Required work: Please start at the first line of the records beneath and quote each line exactly, ending with the line containing "t.depth - inset, max(t.back_r".

Rows from a 3D modeling dataset:
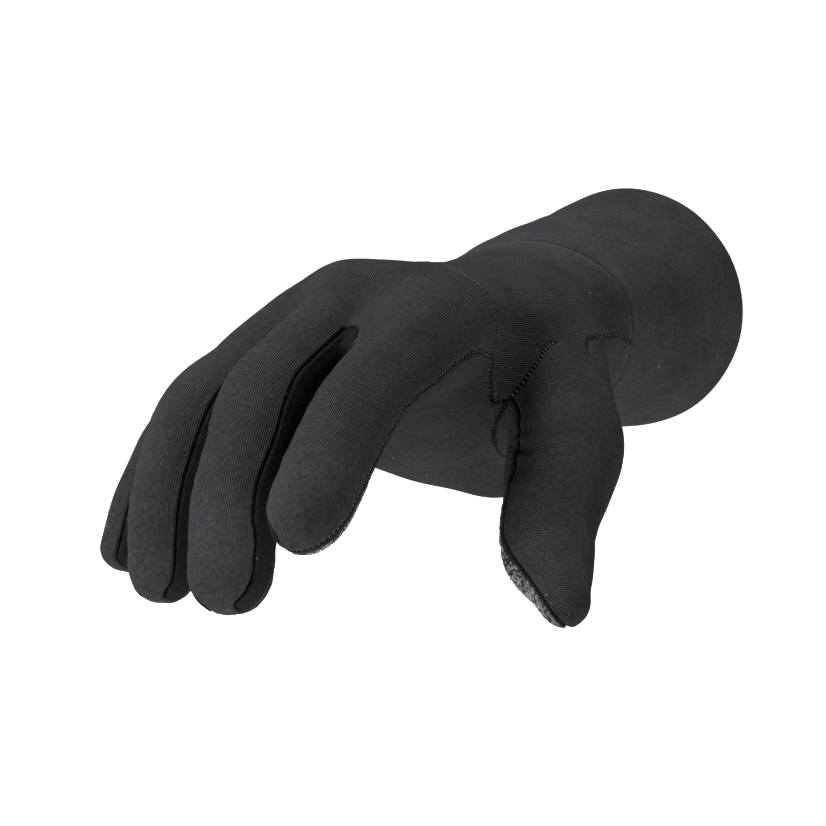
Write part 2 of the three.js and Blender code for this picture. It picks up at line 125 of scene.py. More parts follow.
# Sections along the arm and the hand: distance from the mouth, width, shift to the thumb, heights over and
# under the middle, arch, lean to the thumb's side, slant, fullness of the corners, and drop of the side seam
SECTION_COLUMNS = ("along", "width", "across", "back", "palm", "arch", "lean", "slant", "square", "drop")
OVAL = (0, 0, 0, 2, 0)
SECTIONS = [
    (-PAST_MOUTH, 1.005 * MOUTH_WIDTH, 1, 0.495 * MOUTH_DEPTH, 0.5 * MOUTH_DEPTH, *OVAL),
    (0, MOUTH_WIDTH, 1, 0.49 * MOUTH_DEPTH, 0.495 * MOUTH_DEPTH, *OVAL),
    (0.3 * GAUNTLET_LENGTH, 0.94 * MOUTH_WIDTH, 0.8, 0.425 * MOUTH_DEPTH, 0.465 * MOUTH_DEPTH, *OVAL),
    (0.65 * GAUNTLET_LENGTH, 0.87 * MOUTH_WIDTH, 0.4, 0.383 * MOUTH_DEPTH, 0.41 * MOUTH_DEPTH, *OVAL),
    (GAUNTLET_LENGTH, GAUNTLET_SEAM_WIDTH, 0,
     0.455 * GAUNTLET_SEAM_DEPTH, 0.52 * GAUNTLET_SEAM_DEPTH, *OVAL),
    (ARM_LENGTH - 0.3 * YOKE_LENGTH, WRIST_WIDTH, 0, 0.47 * WRIST_DEPTH, 0.56 * WRIST_DEPTH, *OVAL),
    (ARM_LENGTH + 0.12 * PALM_LENGTH, 1.03 * WRIST_WIDTH, 0,
     0.42 * WRIST_DEPTH, 0.84 * WRIST_DEPTH, 0, 0, 0.01 * PALM_LENGTH, 2.1, 0),
]
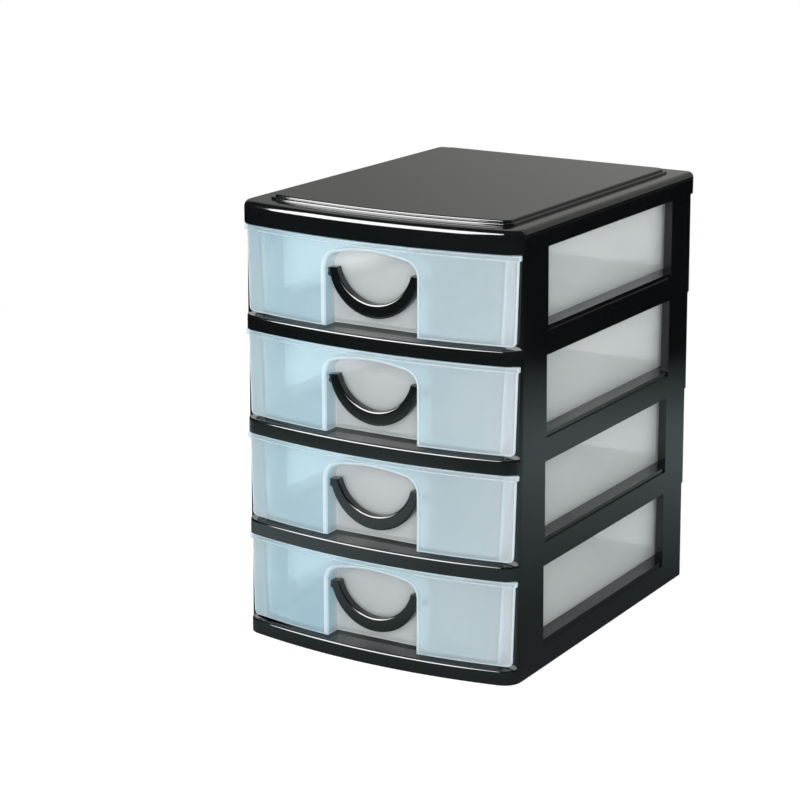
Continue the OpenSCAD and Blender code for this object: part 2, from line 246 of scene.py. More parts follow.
class Plans:
    """The outlines that all pieces share, from the sizes of each group."""

    def __init__(self, scene):
        kinds = ("tier", "cover", "drawer", "handle")
        self.t, self.c, self.d, self.h = (getattr(scene, f"drawers_{kind}") for kind in kinds)
        self.half = CAD_WIDTH / 2
        self.bow_r = (self.half**2 + self.t.bow**2) / (2 * self.t.bow)
        self.bow_y = self.bow_r - self.t.bow
        self.middle_y = (self.t.depth - self.t.bow) / 2

    def tier(self, inset):
        """The tiers' outline, moved inwards."""
        t = self.t
        return bowed(self.half - inset, self.bow_r - inset, self.bow_y, t.front_r - inset,
                     t.depth - inset, max(t.back_r - inset, LEAST_R))

    def panel(self, inset):
        """The outline of the cover's raised panel, moved inwards."""
        c, corner = self.c, self.c.panel_r - inset / 2
        return bowed(self.half - c.panel_side - inset, self.bow_r - c.panel_front - inset,
                     self.bow_y, corner, self.t.depth - c.panel_back - inset, corner)

    def drawer(self, half, behind, end, front_r, back_r=None):
        """A drawer's outline, its front following the bow behind the lip."""
        return bowed(half, self.bow_r - behind, self.bow_y, front_r, end, back_r or front_r)


def rounded_top(radius):
    """(inset, height) steps of a rounded upper edge."""
    return [(radius * (1 - math.cos(a)), radius * math.sin(a)) for a in QUARTER]


def rounded_foot(radius):
    """(inset, height) steps of a rounded lower edge."""
    return [(radius * (1 - math.sin(a)), radius * (1 - math.cos(a))) for a in QUARTER]


# ---------------------------------------------------------------- meshes


def new_object(name, bm):
    """An object from a bmesh, its doubles merged and its faces outwards."""
    bmesh.ops.remove_doubles(bm, verts=bm.verts, dist=MERGE)
    bmesh.ops.recalc_face_normals(bm, faces=bm.faces)
    mesh = bpy.data.meshes.new(name)
    bm.to_mesh(mesh)
    bm.free()
    obj = bpy.data.objects.new(name, mesh)
    bpy.context.scene.collection.objects.link(obj)
    return obj


def skin(name, rings):
    """Skin over rings of points, all with as many points, both ends capped."""
    bm = bmesh.new()
    rows = [[bm.verts.new(point) for point in ring] for ring in rings]
    for low, high in zip(rows, rows[1:]):
        for k in range(len(low)):
            m = (k + 1) % len(low)
            bm.faces.new((low[k], low[m], high[m], high[k]))
    bm.faces.new(rows[0])
    bm.faces.new(rows[-1])
    return new_object(name, bm)


def loft(name, rings):
    """Skin over rings of (outline, z)."""
    return skin(name, [[(x, y, z) for x, y in outline] for outline, z in rings])


def slab(name, outline, low, high):
    """An outline raised from one height to another."""
    return loft(name, [(outline, low), (outline, high)])


def block(name, low, high):
    """A cutter or rib given by its lowest and highest corners."""
    bm = bmesh.new()
    size = [b - a for a, b in zip(low, high)]
    middle = [(a + b) / 2 for a, b in zip(low, high)]
    place = Matrix.Translation(middle) @ Matrix.Diagonal((*size, 1))
    bmesh.ops.create_cube(bm, size=1.0, matrix=place)
    return new_object(name, bm)


def turned(name, profile, place):
    """A solid of revolution along X from (distance, radius) pairs."""
    x, y, z = place
    angles = [2 * math.pi * k / TURN_STEPS for k in range(TURN_STEPS)]
    return skin(name, [
        [(x + along, y + radius * math.cos(a), z + radius * math.sin(a)) for a in angles]
        for along, radius in profile
    ])


def copy_of(obj):
    twin = obj.copy()
    twin.data = obj.data.copy()
    bpy.context.scene.collection.objects.link(twin)
    return twin


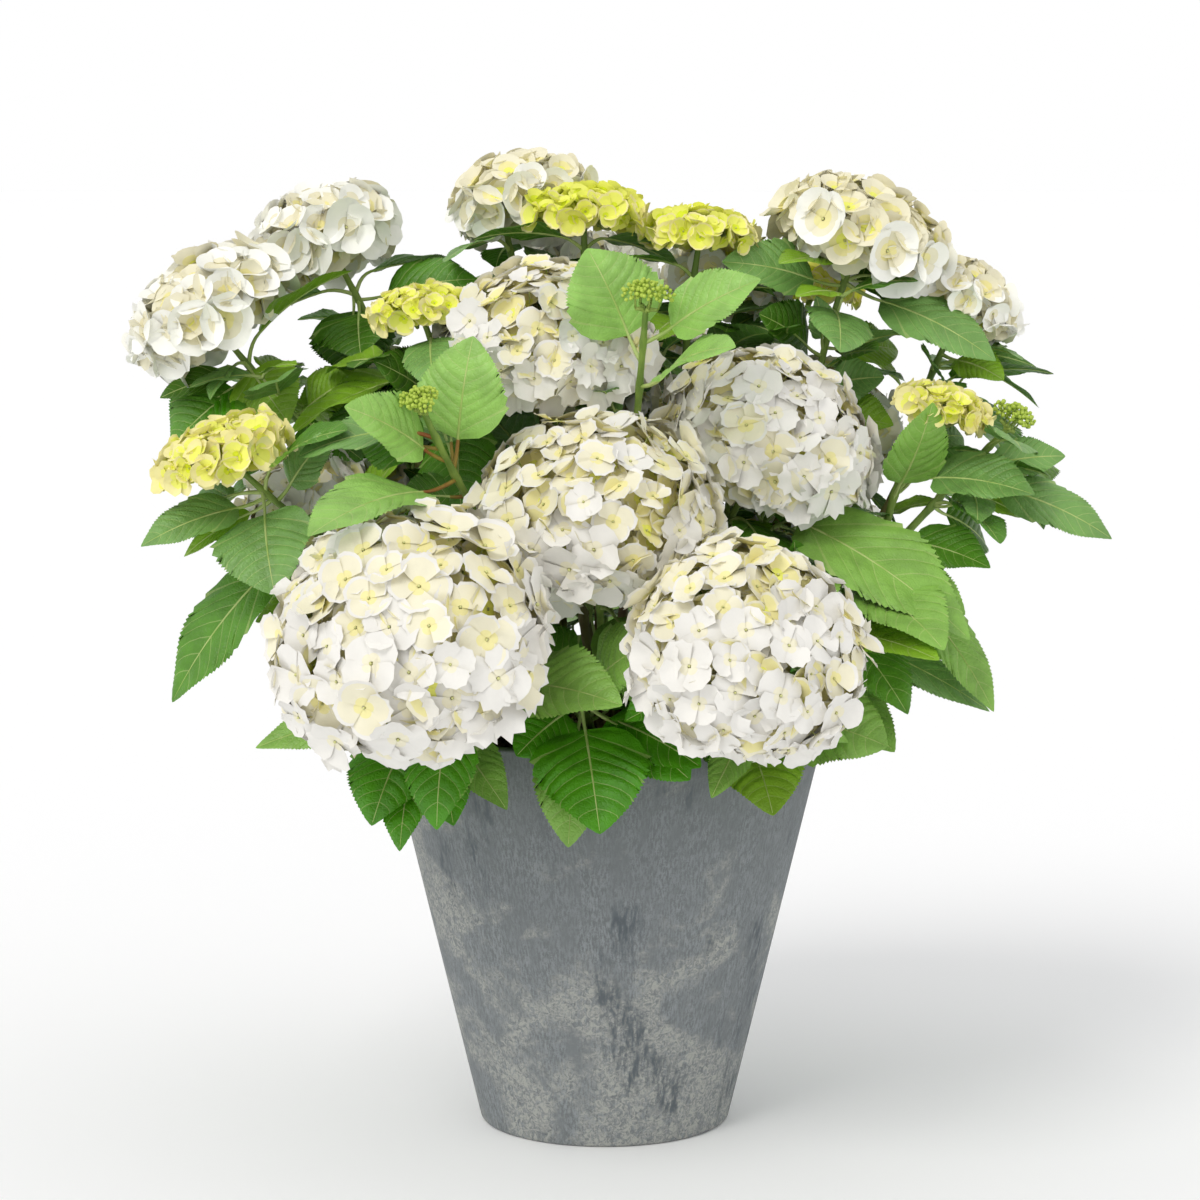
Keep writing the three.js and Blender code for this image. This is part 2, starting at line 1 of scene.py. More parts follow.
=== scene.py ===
"""A potted mophead hydrangea in flower, laid out as a Blender add-on.

Lengths are in metres, +Z is up, the front is -Y, and the origin is the centre of the pot's foot.
The plant grows by one rule: a crown in the pot carries canes, each cane ends in a fork, and from each
fork stems go on to a flower head or a tip, with pairs of leaves on the way.
"""

import math

import bpy
import numpy as np
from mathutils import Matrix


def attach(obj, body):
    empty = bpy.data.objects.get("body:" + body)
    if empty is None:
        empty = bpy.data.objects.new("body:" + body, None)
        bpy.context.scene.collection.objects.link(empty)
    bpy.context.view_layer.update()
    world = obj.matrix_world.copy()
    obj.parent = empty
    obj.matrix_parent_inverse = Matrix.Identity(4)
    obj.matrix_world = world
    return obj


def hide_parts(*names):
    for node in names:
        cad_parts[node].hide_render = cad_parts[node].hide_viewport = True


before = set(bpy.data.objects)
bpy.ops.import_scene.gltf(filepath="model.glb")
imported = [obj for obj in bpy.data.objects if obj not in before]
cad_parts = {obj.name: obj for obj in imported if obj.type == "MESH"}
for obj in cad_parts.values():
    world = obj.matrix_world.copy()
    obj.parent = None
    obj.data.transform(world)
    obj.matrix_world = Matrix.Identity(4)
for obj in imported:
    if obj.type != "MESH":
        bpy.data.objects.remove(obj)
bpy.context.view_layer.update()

bl_info = {
    "name": "Potted hydrangea",
    "version": (1, 0, 0),
    "blender": (4, 5, 0),
    "location": "3D View > Sidebar > Hydrangea",
    "description": "Grows a mophead hydrangea in its planter, with its light and camera",
    "category": "Add Mesh",
}

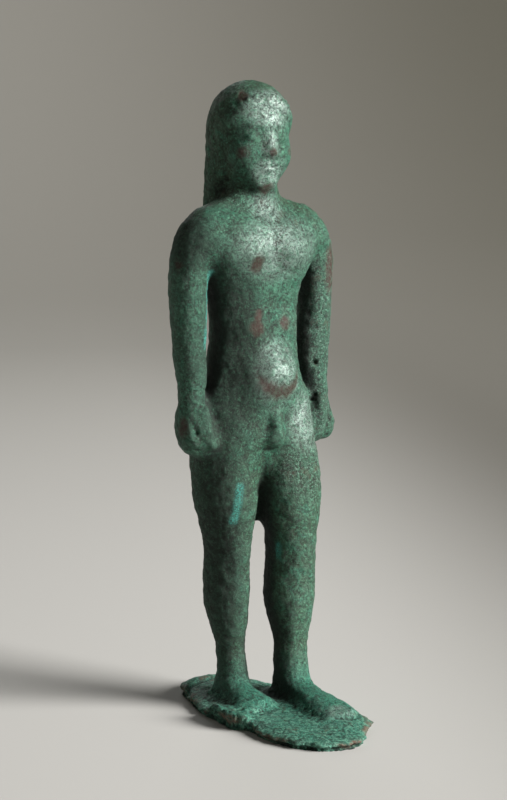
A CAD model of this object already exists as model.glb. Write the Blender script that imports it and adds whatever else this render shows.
"""Looks of the kouros figurine: a solid-cast bronze youth with a worn green patina, on its own plate.

Blender 4.5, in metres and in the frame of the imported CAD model: +Z up, the figure faces -Y, and +X is
its own left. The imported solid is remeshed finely, sculpted in code, and stands for the CAD node.
"""

import math
from types import SimpleNamespace

import bmesh
import bpy
import numpy as np
from mathutils import Matrix, Vector, noise
from mathutils.bvhtree import BVHTree
from mathutils.kdtree import KDTree

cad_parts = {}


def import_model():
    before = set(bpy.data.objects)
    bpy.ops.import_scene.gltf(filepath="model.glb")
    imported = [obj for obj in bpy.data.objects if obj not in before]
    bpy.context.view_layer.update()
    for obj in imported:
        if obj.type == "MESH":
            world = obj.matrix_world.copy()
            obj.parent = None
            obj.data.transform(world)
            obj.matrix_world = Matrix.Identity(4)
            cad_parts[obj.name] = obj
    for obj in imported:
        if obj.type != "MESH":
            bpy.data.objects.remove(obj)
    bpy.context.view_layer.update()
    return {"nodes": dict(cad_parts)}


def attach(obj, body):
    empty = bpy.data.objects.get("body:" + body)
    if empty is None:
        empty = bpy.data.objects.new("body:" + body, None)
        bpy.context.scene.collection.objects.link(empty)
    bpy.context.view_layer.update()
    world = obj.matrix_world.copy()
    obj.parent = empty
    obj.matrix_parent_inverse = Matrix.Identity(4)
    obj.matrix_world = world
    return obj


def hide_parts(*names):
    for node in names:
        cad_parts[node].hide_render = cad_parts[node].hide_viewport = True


MM = 0.001
NODE = "kouros_figurine"

# The sculpting is in millimetres in the body's frame, as the CAD drawing is: its origin is the body's
# axis on top of the plate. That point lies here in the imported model.
BODY_ORIGIN = np.array([-0.40, 10.24, 2.2])
CHIN = 101.6
HEAD_TURN = math.radians(7)

# The photograph's camera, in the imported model's frame, in millimetres. The picture is 800 px high.
CAMERA_AT = Vector((-229.1, -293.2, 120.0))
CAMERA_AIM = Vector((-0.4, 10.2, 62.0))
FOCAL_LENGTH_PX = 1926
PICTURE_HEIGHT_PX = 800
SENSOR = 36.0

VOXEL = 0.435  # spacing of the sculpted mesh


def smoothstep(value, start, end):
    t = np.clip((value - start) / (end - start), 0, 1)
    return t * t * (3 - 2 * t)


def noise_at(points, scale, offset=(0, 0, 0)):
    """Smooth noise around 0 at each point, with so many waves to the millimetre."""
    shift = Vector(offset)
    return np.array([noise.noise(Vector(p) * scale + shift) for p in points])


# Mesh helpers


def edges_of(mesh):
    edges = np.empty(len(mesh.edges) * 2, np.int64)
    mesh.edges.foreach_get("vertices", edges)
    return edges.reshape(-1, 2)


def points_of(mesh):
    points = np.empty(len(mesh.vertices) * 3, np.float32)
    mesh.vertices.foreach_get("co", points)
    return points.reshape(-1, 3).astype(float)


def normals_of(mesh):
    normals = np.empty(len(mesh.vertices) * 3, np.float32)
    mesh.vertex_normals.foreach_get("vector", normals)
    return normals.reshape(-1, 3).astype(float)


def set_points(mesh, points):
    mesh.vertices.foreach_set("co", points.astype(np.float32).ravel())
    mesh.update()


def neighbour_mean(values, edges):
    """The mean of each vertex's neighbours, for one column of values or several."""
    count = len(values)
    a, b = edges.T
    degree = np.bincount(a, minlength=count) + np.bincount(b, minlength=count)
    columns = values.reshape(count, -1)
    total = [
        np.bincount(a, c[b], minlength=count) + np.bincount(b, c[a], minlength=count)
        for c in columns.T
    ]
    return (np.array(total).T / degree[:, None]).reshape(values.shape)


def smooth(values, edges, rounds, share=0.5):
    for _ in range(rounds):
        values = values + share * (neighbour_mean(values, edges) - values)
    return values


def relax(points, edges, rounds):
    """Smooths a surface without shrinking it."""
    for _ in range(rounds):
        points = smooth(points, edges, 1, 0.6)
        points = smooth(points, edges, 1, -0.62)
    return points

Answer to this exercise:
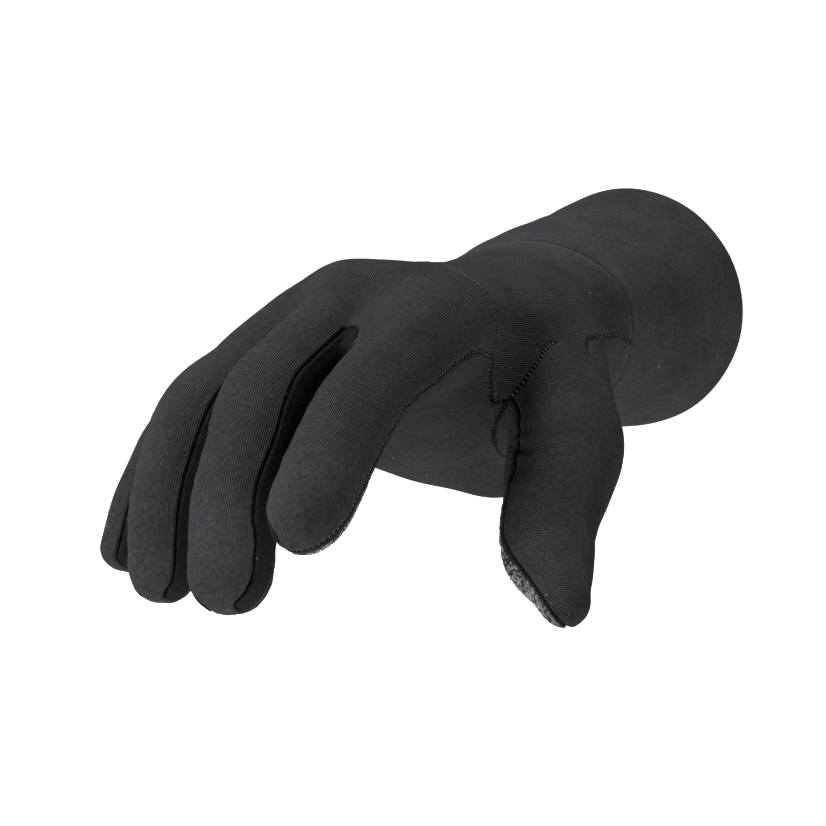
Write part 2 of the three.js and Blender code for this picture. It picks up at line 125 of scene.py. More parts follow.
# Sections along the arm and the hand: distance from the mouth, width, shift to the thumb, heights over and
# under the middle, arch, lean to the thumb's side, slant, fullness of the corners, and drop of the side seam
SECTION_COLUMNS = ("along", "width", "across", "back", "palm", "arch", "lean", "slant", "square", "drop")
OVAL = (0, 0, 0, 2, 0)
SECTIONS = [
    (-PAST_MOUTH, 1.005 * MOUTH_WIDTH, 1, 0.495 * MOUTH_DEPTH, 0.5 * MOUTH_DEPTH, *OVAL),
    (0, MOUTH_WIDTH, 1, 0.49 * MOUTH_DEPTH, 0.495 * MOUTH_DEPTH, *OVAL),
    (0.3 * GAUNTLET_LENGTH, 0.94 * MOUTH_WIDTH, 0.8, 0.425 * MOUTH_DEPTH, 0.465 * MOUTH_DEPTH, *OVAL),
    (0.65 * GAUNTLET_LENGTH, 0.87 * MOUTH_WIDTH, 0.4, 0.383 * MOUTH_DEPTH, 0.41 * MOUTH_DEPTH, *OVAL),
    (GAUNTLET_LENGTH, GAUNTLET_SEAM_WIDTH, 0,
     0.455 * GAUNTLET_SEAM_DEPTH, 0.52 * GAUNTLET_SEAM_DEPTH, *OVAL),
    (ARM_LENGTH - 0.3 * YOKE_LENGTH, WRIST_WIDTH, 0, 0.47 * WRIST_DEPTH, 0.56 * WRIST_DEPTH, *OVAL),
    (ARM_LENGTH + 0.12 * PALM_LENGTH, 1.03 * WRIST_WIDTH, 0,
     0.42 * WRIST_DEPTH, 0.84 * WRIST_DEPTH, 0, 0, 0.01 * PALM_LENGTH, 2.1, 0),
]
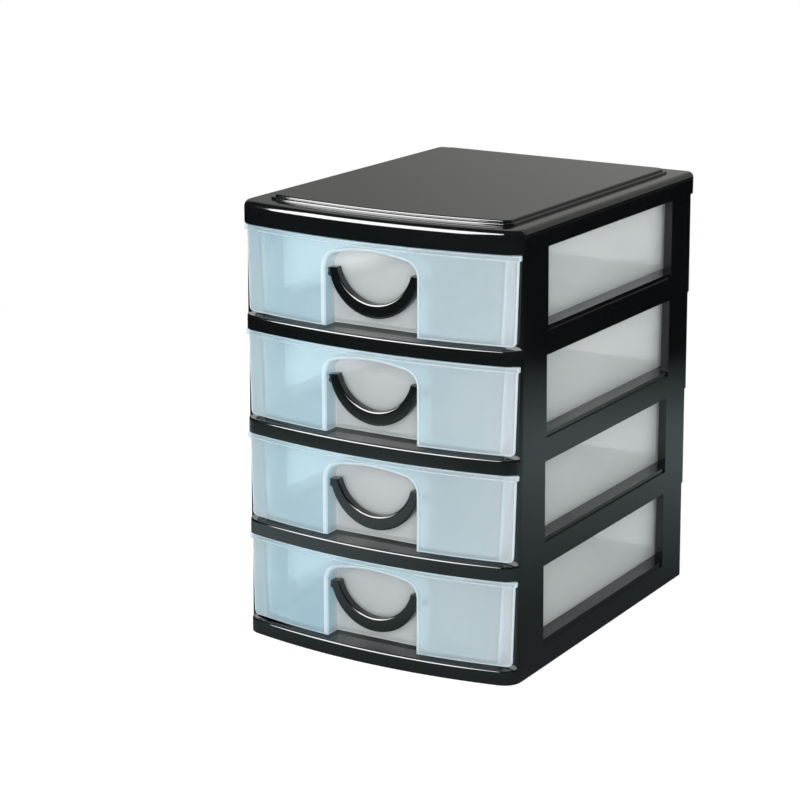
Continue the OpenSCAD and Blender code for this object: part 2, from line 246 of scene.py. More parts follow.
class Plans:
    """The outlines that all pieces share, from the sizes of each group."""

    def __init__(self, scene):
        kinds = ("tier", "cover", "drawer", "handle")
        self.t, self.c, self.d, self.h = (getattr(scene, f"drawers_{kind}") for kind in kinds)
        self.half = CAD_WIDTH / 2
        self.bow_r = (self.half**2 + self.t.bow**2) / (2 * self.t.bow)
        self.bow_y = self.bow_r - self.t.bow
        self.middle_y = (self.t.depth - self.t.bow) / 2

    def tier(self, inset):
        """The tiers' outline, moved inwards."""
        t = self.t
        return bowed(self.half - inset, self.bow_r - inset, self.bow_y, t.front_r - inset,
                     t.depth - inset, max(t.back_r - inset, LEAST_R))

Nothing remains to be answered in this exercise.